Bernard Lugan: C’est de l’ambivalence. Macron met les genoux en terre devant l’Algérie et, en même temps, célèbre les harkis. Est-ce qu’il y a vraiment une colonne vertébrale ou une ligne directrice ?

C’est très bien, ce sont des petits signaux. Mais il faudrait un signal fort. Il faut reconnaitre que le Maroc a eu ses frontières amputées par le système colonial, espagnol au sud, français à l’est. Et que, historiquement, le Sahara par définition n’a jamais été l’Algérie parce que l’Algérie n’a jamais existé. Et il y a une telle pression politique algérienne, avec la gauche française, que ça va être difficile de reconnaitre la marocanité du Sahara.

De l’avis de certains analystes, l’Elysée n’est pas le seul responsable de cette crise. Il y a aussi le Quai d’Orsay qui ignore la centralité du rôle du Maroc dans la stabilisation du littoral africain. Qu’en pensez-vous ?

Il est évident qu’à l’heure actuelle, le grand défi qui se pose à l’Europe et à l’Afrique est l’immigration sud-saharienne, en plus de l’immigration nord-africaine. Les pays de l’Afrique du Nord, de l’Egypte au Maroc, sont les premiers impactés par l’immigration venue du sud.
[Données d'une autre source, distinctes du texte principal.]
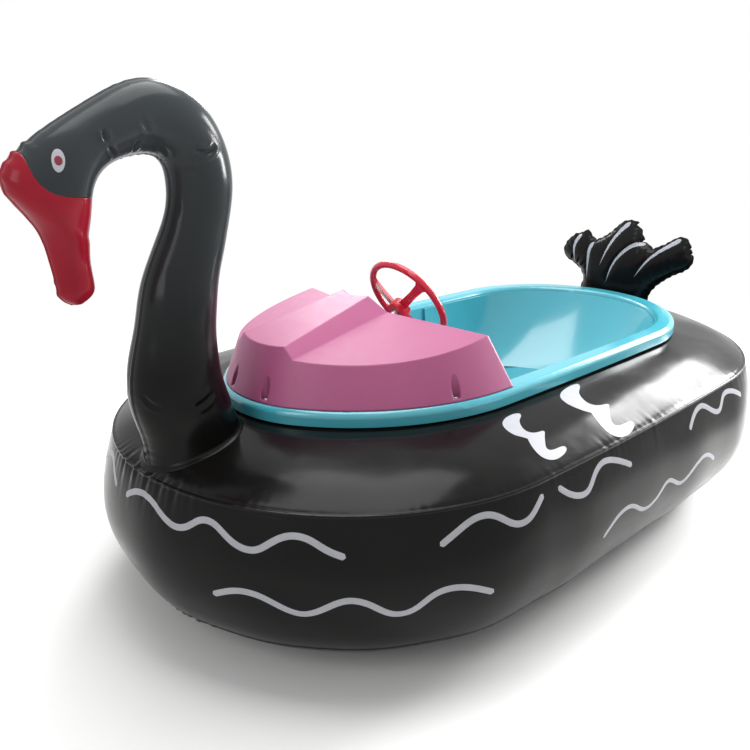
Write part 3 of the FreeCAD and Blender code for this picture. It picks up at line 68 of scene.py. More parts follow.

Donc il y a tout un partenariat qui doit être établi avec une faiblesse qu’est la Libye qui a été déstabilisée.

A l’heure actuelle, le Maroc a un rôle important, d’abord géographiquement parce que le royaume contrôle toute la façade atlantique qui est un point d’immigration vers les Iles Canaries, mais depuis que de très bons rapports ont été établis entre les deux royaumes, c’est une affaire qui s’arrange gentiment.

L’autre élément du Maroc, c’est que le pays, par ses traditions politiques et religieuses a tissé des liens jusqu’au Niger. Jusqu’au 1880, la prière de vendredi à Tombouctou était dite au nom du Sultan marocain (…).

Le patron de la France Insoumise, Jean-Luc Mélenchon s’apprête à effectuer une visite ce 04 octobre au Maroc pour, dit-il, « lutter contre le refroidissement des relations entre le Maroc et la France ». Avez-vous un commentaire à formuler à ce sujet ?

Mélenchon, qui a des liens avec le Maroc, est dans une position politique difficile parce qu’il joue un électorat au moment où il n’y a pas de prolétariat en France. Les prolétaires français votent pour le Rassemblement National de Marine le Pen. C’est un révolutionnaire et un marxiste.

Donc, il espère que la diaspora immigrée, qui est binationale, va voter pour lui. Mais le problème est que cette diaspora est majoritairement algérienne et pas marocaine. Si en venant au Maroc, il dit que le Sahara est marocain, il va se mettre à dos la diaspora algérienne. Il est intelligent, on va voir comment il va jouer entre les deux pays.

Il va, à mon avis, s’en sortir par de grandes références culturelles et se lancer dans de grandes phrases. Mais politiquement, il ne peut pas faire plaisir aux uns et aux autres. Je suis curieux de voir comment ça va se passer.